Rules of Evidence in Civil and Criminal Cases

The Indian Evidence Act applies to both civil and criminal cases. The Rules of Evidence are in general same in both Civil and Criminal Cases. However, owing to some differences between the nature of the civil cases and criminal cases, there are some differences in the rules of evidence:
1. Confessions are applicable only to criminal cases. With reference to civil cases, the parties may admit facts. Formal admissions need not be proved, and courts may accept them as true and proceed to decide the cases on the basis of such admissions. But the Courts are under a duty to ensure that a confession is not only voluntary but also true.
2. The main difference between the use of evidence in criminal and civil cases is the burden of proof. Though in both the cases the initial burden is on the person who initiates the case, in civil cases the burden of proof shifts from one party to another as the case proceeds. On the other hand, the burden of proving the guilt of accused always lies on the prosecution and never shifts on the accused.

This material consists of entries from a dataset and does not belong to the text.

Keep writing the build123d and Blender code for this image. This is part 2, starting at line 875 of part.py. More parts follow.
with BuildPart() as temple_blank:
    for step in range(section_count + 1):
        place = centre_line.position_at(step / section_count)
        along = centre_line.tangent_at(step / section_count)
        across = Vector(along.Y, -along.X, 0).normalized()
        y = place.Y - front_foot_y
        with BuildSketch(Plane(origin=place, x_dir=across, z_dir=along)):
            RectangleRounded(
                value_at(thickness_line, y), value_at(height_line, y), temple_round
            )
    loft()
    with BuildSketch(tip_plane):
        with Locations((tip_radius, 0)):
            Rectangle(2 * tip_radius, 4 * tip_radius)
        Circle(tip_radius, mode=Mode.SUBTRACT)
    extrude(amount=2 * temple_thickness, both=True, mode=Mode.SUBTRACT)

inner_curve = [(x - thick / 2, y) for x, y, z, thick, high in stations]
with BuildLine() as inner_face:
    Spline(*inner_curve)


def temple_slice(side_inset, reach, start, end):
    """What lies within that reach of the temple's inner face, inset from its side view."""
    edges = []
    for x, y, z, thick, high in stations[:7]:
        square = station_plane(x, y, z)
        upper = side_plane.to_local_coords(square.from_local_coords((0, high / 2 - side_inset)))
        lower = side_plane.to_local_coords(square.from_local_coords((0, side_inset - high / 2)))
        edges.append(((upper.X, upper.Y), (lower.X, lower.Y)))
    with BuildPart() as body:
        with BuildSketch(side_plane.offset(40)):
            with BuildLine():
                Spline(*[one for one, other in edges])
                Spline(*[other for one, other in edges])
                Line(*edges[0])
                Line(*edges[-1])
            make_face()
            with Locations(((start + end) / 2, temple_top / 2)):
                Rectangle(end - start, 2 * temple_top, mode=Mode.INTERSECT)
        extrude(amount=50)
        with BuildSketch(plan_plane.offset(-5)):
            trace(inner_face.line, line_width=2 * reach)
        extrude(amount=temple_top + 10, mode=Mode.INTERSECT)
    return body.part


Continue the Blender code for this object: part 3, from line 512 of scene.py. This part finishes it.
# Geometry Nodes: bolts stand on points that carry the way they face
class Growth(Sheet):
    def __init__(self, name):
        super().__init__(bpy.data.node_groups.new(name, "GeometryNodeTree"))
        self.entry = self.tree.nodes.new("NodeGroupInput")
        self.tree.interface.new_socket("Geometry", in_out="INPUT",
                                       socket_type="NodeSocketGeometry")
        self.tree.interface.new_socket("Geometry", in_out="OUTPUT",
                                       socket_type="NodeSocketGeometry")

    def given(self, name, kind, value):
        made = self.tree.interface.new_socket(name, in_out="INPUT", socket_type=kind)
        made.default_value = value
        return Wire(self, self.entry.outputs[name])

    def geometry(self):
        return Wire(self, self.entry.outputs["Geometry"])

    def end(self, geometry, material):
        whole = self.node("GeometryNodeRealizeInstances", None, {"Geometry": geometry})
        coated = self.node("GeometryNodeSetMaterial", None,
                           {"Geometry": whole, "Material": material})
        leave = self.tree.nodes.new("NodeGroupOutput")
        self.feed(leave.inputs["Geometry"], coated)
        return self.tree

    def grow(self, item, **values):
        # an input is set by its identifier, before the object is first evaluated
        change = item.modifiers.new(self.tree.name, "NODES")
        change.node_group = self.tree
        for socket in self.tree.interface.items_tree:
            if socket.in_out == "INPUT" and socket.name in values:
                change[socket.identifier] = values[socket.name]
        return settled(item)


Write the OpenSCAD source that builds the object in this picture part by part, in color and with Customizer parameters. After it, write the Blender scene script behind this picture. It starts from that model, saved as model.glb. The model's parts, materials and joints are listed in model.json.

3. Standard of Proof in criminal cases are stricter which means that the guilt of accused must be proved beyond any reasonable doubt. Where as in civil cases the standard of proof goes by probabilities.
4. The character evidence is no relevance in civil cases except in determining the quantum of damages in suit for defamation, whereas the character evidence is significant in criminal cases.
5. Few provisions relating to admissions and estoppels apply only to civil cases, whereas confessions and character evidence are peculiar to criminal cases.